ITT Resources

This website is designed to help early career teachers develop effective and inclusive habits. Whether you are training as a teacher, or training teachers, this resource is freely available for you to work through together; sharing and exploring a pedagogy for teaching pupils who can find learning difficult.

As you navigate these pages, those of you who are new to teaching have the opportunity to work with your mentors, colleagues, or your tutors, as you develop your skills and your understanding to be a teacher of everyone. Compatible with instructional coaching, the materials are embedded in the context of everyday teaching in diverse and dynamic classrooms and applicable to teachers of all key stages.

Informed by practitioner expertise, this resource supports the novice teacher to learn like an expert, alongside teacher mentors and professionals. The ambition is to enable trainees to develop flexible and adaptive approaches from the outset of their career, to enable them to enjoy the professional challenge of teaching children across the ability range.

Rather than experiencing a feeling of ‘reality shock’ when induction starts, this resource supports early career practitioners to be responsive to pupil need and adapt instruction for struggling learners. In turn, this enables better curriculum engagement and improved outcomes.

This resource is a valuable companion to the ITT Core Content Framework and the Early Career Framework. Trainees, mentors and providers can use it in conjunction with the Teacher Handbook: SEND.

Adaptive Teaching for Inclusion

In this section you’ll find a range of writing and think pieces to inform continuous discourse on inclusive teaching.

It builds on trainee teachers’ prior knowledge and experiences and actively engages in rich tasks that help achieve conceptual understanding and transferable knowledge and skills.

It sets the platform for a blended approach of theory and practice. Adopting inquiry as a major learning strategy, this resource thoughtfully interweaves explicit instruction and well-scaffolded opportunities to practice and apply learning.

Trainees are encouraged to maintain a reflective log as they engage with the resources across the site.

Complex Scenarios

Working through these case studies will help developing teachers practice noticing, problem solving, reflection, challenge of assumptions, understanding and ultimately develop the expertise to be adaptive in action.

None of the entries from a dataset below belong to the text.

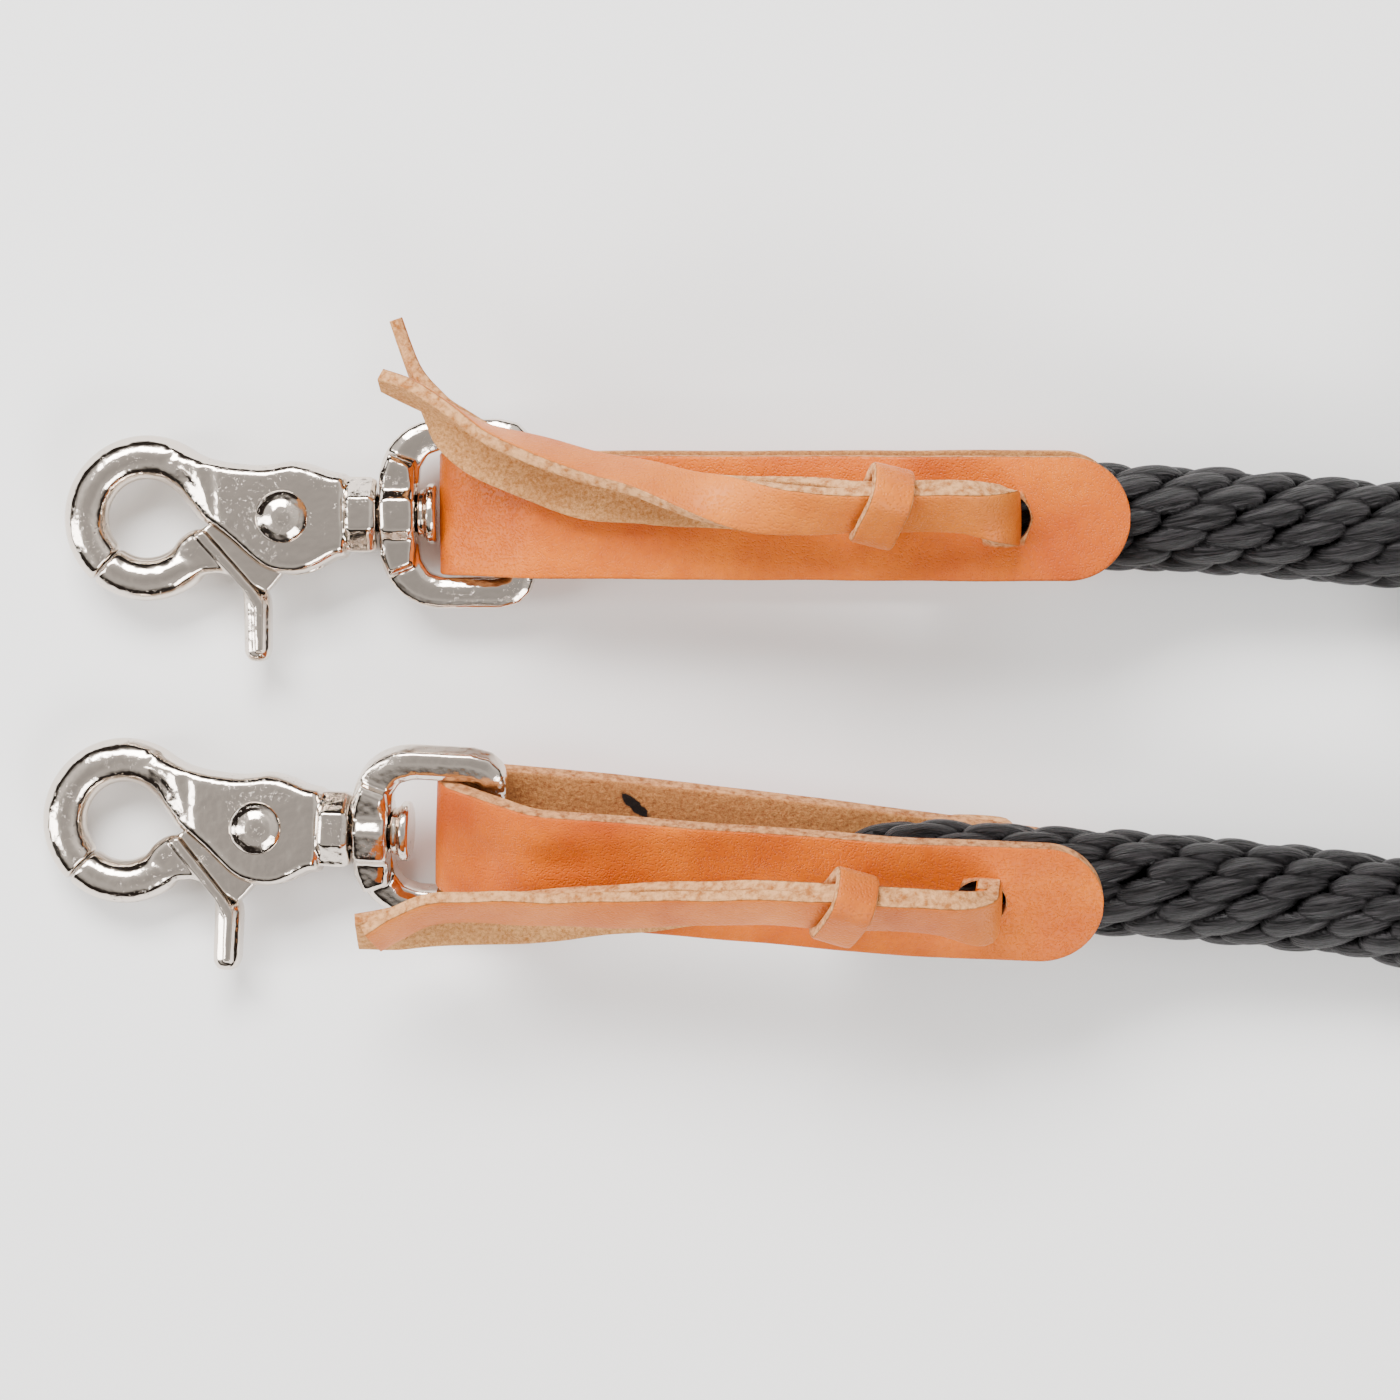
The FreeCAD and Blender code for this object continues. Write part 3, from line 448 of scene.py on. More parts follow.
def prism(outline, low, high):
    """A flat outline made thick."""
    count = len(outline)
    points = [(*p, low) for p in outline] + [(*p, high) for p in outline]
    faces = [tuple(range(count))[::-1], tuple(range(count, 2 * count))]
    for step in range(count):
        after = (step + 1) % count
        faces.append((step, after, count + after, count + step))
    return np.array(points, float), faces


print("strip section of", len(section(4.7, 1.1, 0.5)), "points")

# %% [markdown]
# ## Rope: its line
#
# The rope is one 7 ft length of 3/4 inch solid braid. Its line is a NURBS curve: the same points
# as the CAD tubes at both ends, and between them the two stacked turns of the hank.

# %%
ROPE_DIAMETER = 19.0
FOLD = 57.0
HANK_MIDDLE = -9.5
TIE_X = 381.0

ROPE_A = [
    (62.1, 23.1, 15.8),
    (101.1, 22.9, 16.6),
    (126.1, 21.3, 13.0),
    (150.1, 19.5, 10.1),
    (172.1, 20.1, 9.7),
]
ROPE_B = [
    (58.1, -41.1, 16.3),
    (96.1, -43.0, 15.6),
    (122.1, -45.3, 12.8),
    (148.1, -47.9, 10.2),
]


# Two stacked turns, from end a round to end b: low first, then high.
HANK = [
    (194.0, 34.0, 9.6), (216.0, 45.5, 9.6), (288.0, 47.5, 9.6), (350.0, 47.5, 9.6),
    (412.0, 47.5, 9.6), (474.0, 47.5, 9.6), (546.2, 48.6, 9.6), (575.5, 34.4, 9.6),
    (592.7, 6.8, 9.6), (592.7, -25.8, 9.6), (575.5, -53.4, 9.6), (546.2, -67.6, 9.6),
    (474.0, -66.5, 9.6), (412.0, -66.5, 9.6), (350.0, -66.5, 9.6), (288.0, -66.5, 9.6),
    (215.8, -67.6, 9.6), (190.8, -56.8, 9.6), (173.3, -36.0, 12.0), (167.0, -9.5, 21.0),
    (173.3, 17.0, 28.2), (190.8, 37.8, 28.6), (215.8, 48.6, 28.6), (288.0, 47.5, 28.6),
    (350.0, 47.5, 28.6), (412.0, 47.5, 28.6), (474.0, 47.5, 28.6), (546.2, 48.6, 28.6),
    (575.5, 34.4, 28.6), (592.7, 6.8, 28.6), (592.7, -25.8, 28.6), (575.5, -53.4, 28.6),
    (546.2, -67.6, 28.6), (474.0, -66.5, 28.6), (412.0, -66.5, 28.6), (350.0, -66.5, 28.6),
    (288.0, -66.5, 28.6), (222.0, -66.6, 28.6), (202.0, -66.2, 27.8), (184.0, -63.0, 22.5),
    (166.0, -55.0, 13.0),
]
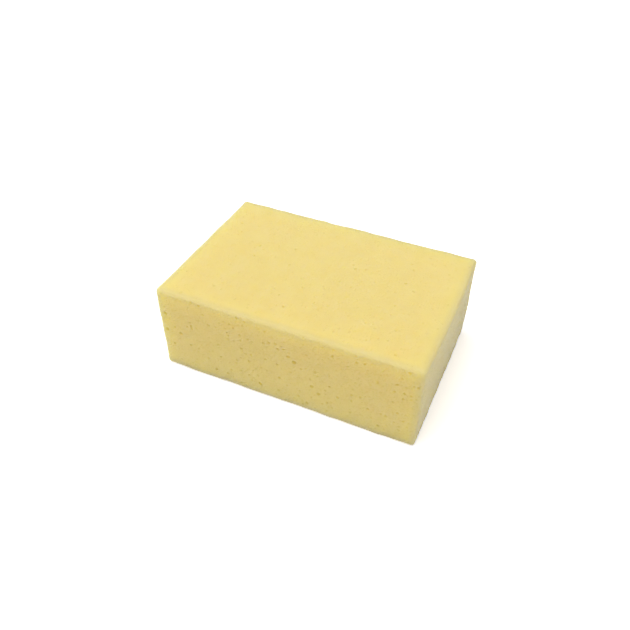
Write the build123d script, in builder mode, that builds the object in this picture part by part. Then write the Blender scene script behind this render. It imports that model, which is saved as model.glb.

They have been designed by school-based practitioners, in partnership with HEIs and SCITTs to provide a structured and detailed narrative through which trainees can work with a mentor, to deepen knowledge of the barriers to curriculum access experienced by learners with special needs and working with expert teachers to identify need and adopt effective instructional approaches.

A range of ages and phases are covered. Mentors and trainees are encouraged to ‘transpose’ the scenarios to a relevant key stage to expand the resource and embed new learning. These collaborative learning opportunities support new teachers to question, explain, and elaborate their thoughts and co-construct solutions.

Permeating Themes

This section highlights themes that are particularly useful to Special Educational Needs, and flow through the curriculum. For example, the focus on noticing and language challenge deterministic approaches to pupils who have diagnostic labels. These permeating themes align quality teaching approaches to working with learners who struggle.

The resource consists of downloadable powerpoints. Each supports an inclusive pedagogy and together they are a guide through a trainee’s journey, which can be returned to again and again.